Au fond, l’unanimité des suffrages était acquise aux exilés. Dupaty ayant, du fond de sa prison, sollicité son inscription au tableau, fut, en 1773, choisi comme syndic. La ligne de conduite de Maupeou ne pouvait qu’entretenir ces sentiments; le Barreau ne tardait pas à voir que les réformes annoncées à grand fracas demeuraient lettre morte. Partout, la substitution du choix du prince à la vénalité aboutissait à des nominations indignes. Quant à la suppression des épices, les justiciables, ruinés déjà par les banqueroutes de Terray, savaient à quoi s’en tenir: la création d’une taxe spéciale et une surélévation énorme des anciens droits faisaient amèrement regretter le temps où la robe—de ses doigts crochus—percevait elle-même son salaire[429]. L’indignation devint si vive que M. de Gascq et ses collègues, faisant preuve d’une indépendance à laquelle on était loin de s’attendre en haut lieu, remontrèrent à Sa Majesté que sa volonté était méconnue «en ce sens que, dans le moment même où la gratuité de la justice étoit annoncée, les droits de greffe, de contrôle et autres avoient été si prodigieusement augmentés, notamment par les huit sous pour livre, que les frais de justice excédoient de beaucoup ce qu’il en coûtoit auparavant la suppression des épices et vacations[430].»
Ces constatations n’étaient point de nature à diminuer le prestige des «mauvais sujets». Chaque heure qui s’écoule augmente, avec la faveur attachée à leurs personnes, le crédit de l’opposition parlementaire. Autour d’elle se groupent, en un redoutable faisceau, le peuple, la bourgeoisie, les patriotes de tous ordres, la fraction du clergé affranchie des influences ultramontaines, et cette élite qu’on nomme le Barreau bordelais—non seulement la génération ancienne renommée pour son attachement au trône, mais celle-là même qui, imbue des idées nouvelles professées par les Guadet, les Vergniaud, les Grangeneuve, se recueille pour les luttes de l’avenir. Et cette fidélité, aussi ardente que respectueuse, aussi éclairée que convaincue, qui se perpétue depuis deux siècles, durera jusqu’au jour où, lasse d’efforts stériles, la Nation renoncera, pour l’anéantir, à améliorer l’antique constitution du royaume[431].
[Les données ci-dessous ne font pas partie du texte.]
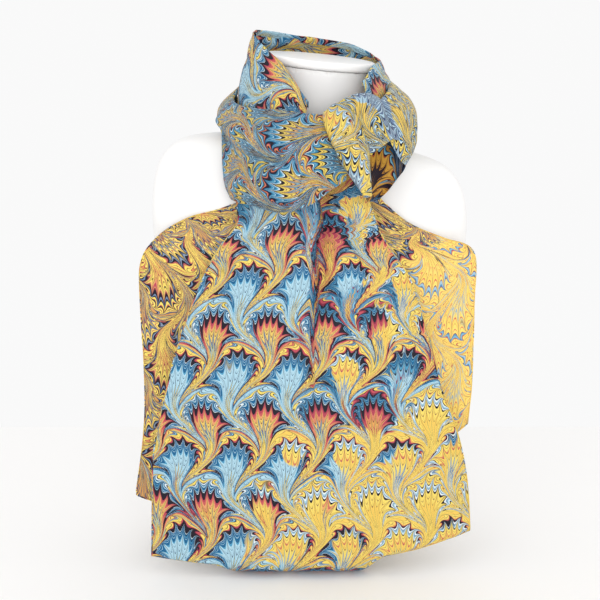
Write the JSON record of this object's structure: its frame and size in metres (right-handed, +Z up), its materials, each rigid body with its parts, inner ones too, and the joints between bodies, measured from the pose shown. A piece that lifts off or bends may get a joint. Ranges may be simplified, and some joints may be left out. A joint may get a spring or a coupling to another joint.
{
  "type": "silk scarf on a limbless display bust",
  "caption": "Marbled silk scarf folded in half, looped round the neck of a white display bust and pulled through its own fold, with two full-width tails hanging in front.",
  "frame": {"origin": "middle of the part's box, on the surface that the bust stands on", "axes": "+Z up the bust, -Y to the front with the tails, +X to the viewer's right with the knot"},
  "size_m": [0.3734, 0.246, 0.58],
  "materials": {
    "silk": "marbled silk twill in yellow, blue, pale blue, coral and near-black, soft sheen",
    "bust": "smooth white, satin matt",
    "cap": "smooth white, satin"
  },
  "bodies": {
    "root": {"display_bust": "bust", "neck_cap": "cap", "neck_back_band": "silk", "left_collar": "silk", "right_collar": "silk", "cross_wrap": "silk", "knot_flap": "silk", "knot_middle_puff": "silk", "knot_right_puff": "silk", "knot_inner_wall": "silk", "front_tail": "silk", "under_tail": "silk"}
  },
  "joints": []
}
C’est donc dans un état de fièvre générale que Bordeaux attendait la décision du jeune roi. Celui-ci, à vrai dire, était animé de dispositions fâcheuses. Élevé dans les idées de son père, qui avait été le chef du parti dévot, il «abhorrait l’ancienne magistrature». On put croire, durant quelques mois, que, donnant cours à ses répugnances, il maintiendrait l’organisation Maupeou. Le silence glacial de la foule, à son premier voyage à Paris, lui fit comprendre qu’à ce jeu il risquait sa popularité et peut-être sa couronne. Déconcerté par cette leçon, il s’empressa de rétablir le premier Parlement du royaume. Mais il résistait encore pour celui de Guyenne, convaincu que ses anciens officiers, M. Le Berthon spécialement, ne jouissaient d’aucune sympathie: un éclat suscité par le Barreau allait démontrer le contraire...
C’est Me Polverel qui en fut l’instigateur... Ayant, un jour, à discuter une sentence des deux jurats amis de Richelieu, il ne craignit pas de la qualifier d’infâme. Sur quoi, la Grand’Chambre devant laquelle il plaidait, l’interdisait pendant trois ans.
Il n’en fallut pas davantage pour révolutionner la ville. Les avocats, à la suite d’un vote unanime, cessèrent l’exercice de la plaidoirie: une grève nouvelle qui, menée avec résolution par les illustres de l’ordre, menaçait de s’éterniser. De son côté, le peuple se livrait à de bruyantes protestations, huait les magistrats Maupeou, et, avec cette ténacité méridionale qui ne laisse échapper aucun prétexte, réclamait le rappel des exilés.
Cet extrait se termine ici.